I was just wondering this anyway

-streetcow
 
Yes to probably.

An interesting related anecdote: apparently, many methadone patients can be tapered to no methadone without their knowledge, but still taking identical appearing/tasting liquid solution every day, and be OK, but go into withdrawal if they miss a dose, or, more interestingly (and cruelly), if they are told suddenly that they are not, in fact, taking methadone.
 
Yes to probably.

An interesting related anecdote: apparently, many methadone patients can be tapered to no methadone without their knowledge, but still taking identical appearing/tasting liquid solution every day, and be OK, but go into withdrawal if they miss a dose, or, more interestingly (and cruelly), if they are told suddenly that they are not, in fact, taking methadone.

I find this hard to believe, especially considering that withdrawal is a physical phenomenon.
 
Now you'll have to make me find the source (trust me, there is one, but it's far too long past my bedtime), but it's no less believable, really, than the well-documented fact that addicts are more likely to overdose in unfamiliar settings on i dentical doses, or the statistics regarding the surprisingly small number of soldiers who regularly used heroin in Vietnam who returned to civilian life as addicts.
 
I think skll is right a more common phenomenon with IV opiate use is that exactly the same dose constitutes an overdose when administered in a different setting

The endorphin system is very powerful and can apparently be conditioned.
 
My thoughts on it would be would mental addiction be a high possiblilty???

in terms of physical I'm open to source links being shown I just thought this would be an interesting idea to share but if there's actual proof then I'm now very interested

-Streetcow
 
Isn't something like a needle or snorting fetish a little bit like a placebo addiction? I've felt the feeling with IMing K where I almost would've IMed saline if I wouldn't have rationally resisted it.

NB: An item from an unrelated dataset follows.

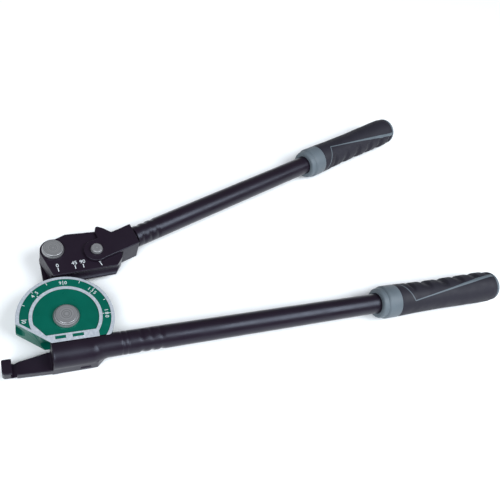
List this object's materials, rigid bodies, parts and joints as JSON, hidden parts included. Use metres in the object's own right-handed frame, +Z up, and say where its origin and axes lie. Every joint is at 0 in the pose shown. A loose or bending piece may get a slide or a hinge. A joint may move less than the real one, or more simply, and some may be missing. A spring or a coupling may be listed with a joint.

Pretty empty 'gesture' yet you can get conditioned to want it, clearly.

SKL said tapering methadone - it would have been hard to believe if it was cold turkey, but with tapering I guess you can physically keep up not having to withdraw psychologically. A significant part is psychological, demonstrated also by strong setting-based tolerance: people ODing if they are not taking their DOC the regular way in the regular place.
 
The methadone study/anecdote I cited was indeed about blind tapering, not going cold turkey.
 
I find this hard to believe, especially considering that withdrawal is a physical phenomenon.

I think when you look at medications that can help with opiate withdrawal symptoms (Clonidine) it makes sense that stress can really set things off and reduction of stress makes things better - however I think what we might need to pre-suppose here is that the addicts had already gone through the majority of detox and were really on the tail end of their dependency.. I agree in that I don't think this sort of placebo effect would help much with full blown heroin addiction.

And I think that anything that produces a desired feeling can probably be withdrawn from if the "dose" of the desired feeling is high enough for the brain to compensate to the point where you notice a difference when you're not doing the thing that produces the desired feeling. So if some psychological thing is providing a lot of stress relief, and your brain compensates for that stress relief by turning up it's sensitivity to stress, the. you might get some rebound stress when that psychological thing stops occurring.

Hope this wasn't too messy lol
 
Now you'll have to make me find the source (trust me, there is one, but it's far too long past my bedtime), but it's no less believable, really, than the well-documented fact that addicts are more likely to overdose in unfamiliar settings on i dentical doses, or the statistics regarding the surprisingly small number of soldiers who regularly used heroin in Vietnam who returned to civilian life as addicts.

These mechanisms I never thought related to placebo, so much as incentive salience as a real cognitive affliction of potentiation. Vasovagal reaction from phobia of having hypodermics used resulting in death is a closer peculiar form of placebo-malady IMHO for instance.